Location
- The Grove Rye, East Sussex, TN31 7NQ England 50°57′18″N 0°43′55″E﻿ / ﻿50.955°N 0.732°E

Information
- Type: Studio school
- Established: 2013
- Closed: 2018
- Local authority: East Sussex
- Department for Education URN: 139689 Tables
- Ofsted: Reports
- Chair of Governors: Sue Schlesinger
- Gender: Mixed
- Age: 14 to 19
- Enrolment: 126
- Website: http://www.ryestudioschool.co.uk

= Rye Studio School =

Rye Studio School was a mixed studio school located in Rye, East Sussex, England. It opened in 2013 and catered for students aged 14–19 years. It was located on the Rye College campus, sponsored by the Rye Academy Trust, and is classified as a free school. It closed in 2018. It was situated on the site of the former Music Department block that was part of Rye College.

==Curriculum==
As a studio school the curriculum was different from many local secondary schools. The core GCSE subjects of maths, computer science and English language and literature were followed, with the curriculum extended to include performing arts, photography, music, art and creative media to GCSE standard.
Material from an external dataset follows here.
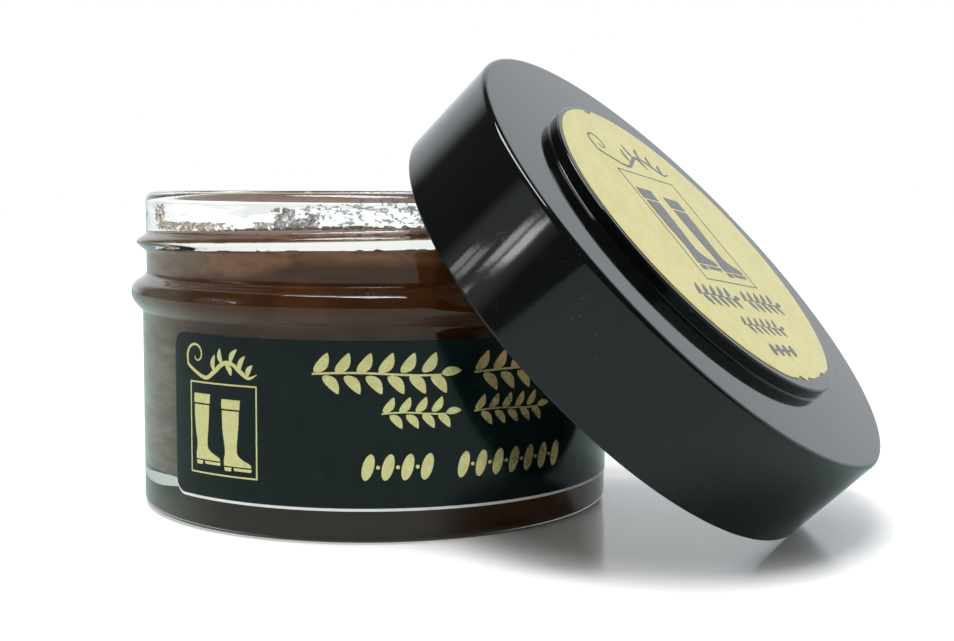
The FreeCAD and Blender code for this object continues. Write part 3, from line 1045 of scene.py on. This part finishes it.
def make_wad():
    z1 = LID_H - LID_TOP_T - LINER_GAP
    z0 = z1 - LINER_T
    mark_r = 0.5 * (BORE_R + NECK_R)
    dent = [(mark_r - 1.1, z0, 0.3), (mark_r - 0.7, z0 + 0.12, 0.3), (mark_r + 0.5, z0 + 0.12, 0.3),
            (mark_r + 0.9, z0, 0.3)]
    profile = rounded([(0, z0), *dent, (LINER_R, z0, 0.12), (LINER_R, z1, 0.12), (0, z1)], 15.0)

    def press(r, z, angle):
        low = z < z0 + 0.3
        x, y = polar(r, angle)
        return r, z + np.where(low, 0.05 * fbm(x * 0.3, y * 0.3, 0, 101, 3), 0)

    return lathe("lid_wad", split(profile, 1.2), 240, BOARD, press, lid_place)


def foil_radius(angle):
    """Edge of the foil disc: nearly round, torn at the bottom and nicked at the top."""
    deg = np.degrees(angle)
    wobble = 0.05 * (fbm(*polar(6, angle), 0, 111, 3) - 0.5)
    torn = near(deg, 265, 22)
    bite = 0.75 * torn * (0.15 + 1.1 * fbm(deg * 0.30, 0, 0, 121, 4))
    nick = 0.45 * near(deg, 84.5, 2.2)
    return FOIL_R + wobble - bite - nick


def on_boss(points):
    """Flat (u, v, height) on the foil disc, u across and v up the slope, to the row frame."""
    p = np.asarray(points, float)
    z = LID_H + BOSS_H + FOIL_T + p[:, 2]
    return lid_place(np.stack([-p[:, 1], p[:, 0], z], 1))


def make_foil():
    segments = 360
    angle = np.arange(segments) * TAU / segments
    rings = np.concatenate([[0.02], np.linspace(0.08, 0.985, 24), [0.996, 1.0]])
    u, v = polar(rings[:, None] * foil_radius(angle), angle)
    v = v + FOIL_OFF
    top = 0.012 * (fbm(u * 0.35, v * 0.35, 0, 131, 3) - 0.5)
    top -= 1.2 * np.maximum(rings - 0.99, 0)[:, None]
    flat = np.stack([u, v], -1).reshape(-1, 2)
    points = np.vstack([at_height(flat, top.ravel()), at_height(flat, -FOIL_T - 0.01)])
    skin = ring_faces(len(rings), segments)
    faces = flipped(skin) + (np.array(skin) + len(flat)).tolist()
    inner = np.arange(segments)
    outer = inner + len(flat) - segments
    after = np.roll(outer, -1)
    faces += np.stack([outer, outer + len(flat), after + len(flat), after], 1).tolist()
    faces += [inner.tolist(), (inner[::-1] + len(flat)).tolist()]
    return make_object("lid_foil", on_boss(points), faces, FOIL, SMOOTH_UP_TO)


def on_foil(points):
    """Print coordinates to the foil; the print is turned a little on the disc."""
    p = np.asarray(points, float)
    turn_by = math.radians(-10.0)
    c, s = math.cos(turn_by), math.sin(turn_by)
    return on_boss(np.stack([c * p[:, 0] - s * p[:, 1], s * p[:, 0] + c * p[:, 1], p[:, 2]], 1))


def make_lid_print():
    pieces = [
        ("lid_emblem", emblem(-6.7, -5.8, 7.5, 10.05, 0.13)),
        ("lid_flourish", flourish(-8.1, 9.1, 10.9, 16.0, 0.75)),
        ("lid_row_top", branch(-12.6, -1.6, -8.2, 2.7, 1.9) + branch(-0.4, 10.8, -8.2, 2.7, 1.9)),
        ("lid_row_low", branch(-6.6, 5.2, -11.9, 2.2, 1.7)),
        ("lid_row_small", bead_row(-4.9, 2.7, -15.1, 1.6, 1.9)),
    ]
    return [join_slabs(name, marks, INK, on_foil) for name, marks in pieces]


# ---- the model
jar = make_jar()
cream = make_cream()
hem = residue("cream_hem", 0, 360, 30.0, 33.2, hem_thickness, CREAM, 0.12)
smears = residue("cream_smears", -142, -38, 30.9, 34.9, smear_thickness, SMEARS, 0.075)
traces = residue("cream_traces", -86, 0, 32.0, 34.9, trace_thickness, TRACES, 0.075)
label = make_label()
label_edge = make_label_edge()
label_print = make_label_print()
lid = make_lid()
wad = make_wad()
foil = make_foil()
lid_print = make_lid_print()

for piece in [jar, cream, hem, smears, traces, label, label_edge] + label_print:
    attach(piece, "jar")
for piece in [lid, foil] + lid_print:
    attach(piece, "lid")
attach(wad, "liner")

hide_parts("glass_jar")
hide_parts("shoe_cream")
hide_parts("jar_label")
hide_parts("lid_shell")
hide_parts("lid_liner")
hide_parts("lid_label")


# ---- studio
def hide_from(obj, *rays):
    """Makes an object invisible to the named kinds of ray."""
    for ray in rays:
        setattr(obj, "visible_" + ray, False)


def make_floor(name, depth, **look):
    """Round floor inside the tent, depth millimetres under the jar."""
    n = 96
    ring = [tuple(FLOOR_RADIUS * direction(360 * i / n)) for i in range(n)]
    obj = link_mesh(name, ring, [list(range(n))], floor_material(name, **look))
    obj.location.z = -depth * MM
    return obj


def tent_material():
    """Light of the surroundings by direction: a white backdrop behind the jar, a dark room in front."""
    p = Paint("studio_tent")
    glow = p.add("Emission")
    p.link(glow.outputs[0], p.out.inputs["Surface"])
    unit = p.add("VectorMath", operation="NORMALIZE")
    p.link(p.coords, unit.inputs[0])
    parts = p.add("SeparateXYZ")
    p.link(unit.outputs[0], parts.inputs[0])
    azimuth = p.math("ARCTAN2", parts.outputs["Y"], parts.outputs["X"])
    left = p.span(azimuth, math.radians(148), math.radians(169), 1.0, 0.0)
    right = p.span(azimuth, math.radians(5), math.radians(30), 0.0, 1.0)
    low = p.span(parts.outputs["Z"], math.sin(math.radians(38)), math.sin(math.radians(55)), 1.0, 0.0)
    backdrop = p.times(p.times(left, right), low)
    to_windows = p.along(unit.outputs[0], direction(-138, 15))
    halo = p.span(to_windows, math.cos(math.radians(17)), math.cos(math.radians(9)), 0.0, 0.5)
    room = p.math("ADD", halo, 0.07)
    total = p.math("MAXIMUM", backdrop, room)
    p.link(total, glow.inputs["Strength"])
    glow.inputs["Color"].default_value = (0.95, 1.0, 1.04, 1.0)
    p.mat.cycles.emission_sampling = "NONE"
    return p.mat


def make_tent():
    """Half dome round the set. The camera and the glass look through it to the white world."""
    segments, rings = 48, 12
    points = [tuple(TENT_RADIUS * direction(360 * j / segments, -4 + 92 * i / (rings - 1)))
              for i in range(rings) for j in range(segments)]
    faces = flipped(ring_faces(rings, segments))
    faces.append([(rings - 1) * segments + j for j in range(segments)][::-1])
    obj = link_mesh("studio_tent", points, faces, tent_material())
    hide_from(obj, "camera", "transmission", "shadow")


def soft_light(name, azimuth, elevation, distance, width, height, radiance, roll=0.0):
    """Rectangular light seen from the object in the given direction, with a set brightness."""
    data = bpy.data.lights.new(name, "AREA")
    data.shape = "RECTANGLE"
    data.size, data.size_y = width, height
    data.energy = radiance * math.pi * width * height
    obj = bpy.data.objects.new(name, data)
    away = direction(azimuth, elevation)
    obj.location = Vector(LIGHT_AIM) + away * distance
    spin = Matrix.Rotation(math.radians(roll), 3, "Z").to_quaternion()
    obj.rotation_euler = (away.to_track_quat("Z", "Y") @ spin).to_euler()
    hide_from(obj, "camera", "transmission")
    bpy.context.scene.collection.objects.link(obj)


def make_world():
    world = bpy.data.worlds.new("studio_world")
    world.use_nodes = True
    back = world.node_tree.nodes["Background"]
    back.inputs["Color"].default_value = (1, 1, 1, 1)
    back.inputs["Strength"].default_value = 1.0
    bpy.context.scene.world = world


def make_camera():
    data = bpy.data.cameras.new("camera")
    data.sensor_width = 36.0
    data.lens = CAMERA_LENS
    data.clip_start = 0.01
    obj = bpy.data.objects.new("camera", data)
    turned = Euler([math.radians(angle) for angle in CAMERA_TURN]).to_matrix().to_4x4()
    obj.matrix_world = Matrix.Translation(CAMERA_AT) @ turned
    bpy.context.scene.collection.objects.link(obj)
    bpy.context.scene.camera = obj


lit_floor = make_floor("studio_floor", 0.04, tone=(0.94, 0.94, 0.94), shade=0.0,
                       near_glow=0.03, far_glow=0.42, outer_glow=0.22)
hide_from(lit_floor, "glossy", "shadow")
mirrored_floor = make_floor("studio_floor_mirrored", 0.05, tone=(0.25, 0.33, 0.318), shade=0.65,
                            near_glow=0.0, far_glow=0.055, outer_glow=0.0)
hide_from(mirrored_floor, "camera", "diffuse", "transmission", "shadow")
make_tent()
make_world()
soft_light("top_light", *TOP_LIGHT)
for i, (azimuth, elevation, wide, tall, radiance) in enumerate(WINDOW_PANES):
    soft_light("window_pane_%d" % (i + 1), azimuth, elevation, WINDOW_FAR, math.radians(wide) * WINDOW_FAR,
               math.radians(tall) * WINDOW_FAR, radiance, WINDOW_LEAN)
make_camera()
bpy.context.scene.view_settings.view_transform = "Standard"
The school offered mainstream qualifications, using enquiry-based projects, and linked to employment, with local employers involved in all aspects of the curriculum.

==Ofsted==
In June 2015, the school had its first Ofsted inspection, when the school was judged to be "Outstanding". The inspectors noted that the school had an impressive strategic vision which, only two years after opening, was being fully realised. It was inspected again in October 2016 and judged as Requiring Improvement. The inspectors stated that "The founding leaders of the studio school remain rightly proud of the vision. Regrettably, this impressive ambition was not tempered by a realistic understanding of all the managerial skills necessary to lead successful provision".

== Changes ==
In March 2017, Rye Studio announced it would be taking no new intakes from the age of 14, and would try and re-brand in 2018/19. There were protests from students and the local community. From December 2017, the plan was for the school to merge with Rye College in September 2018.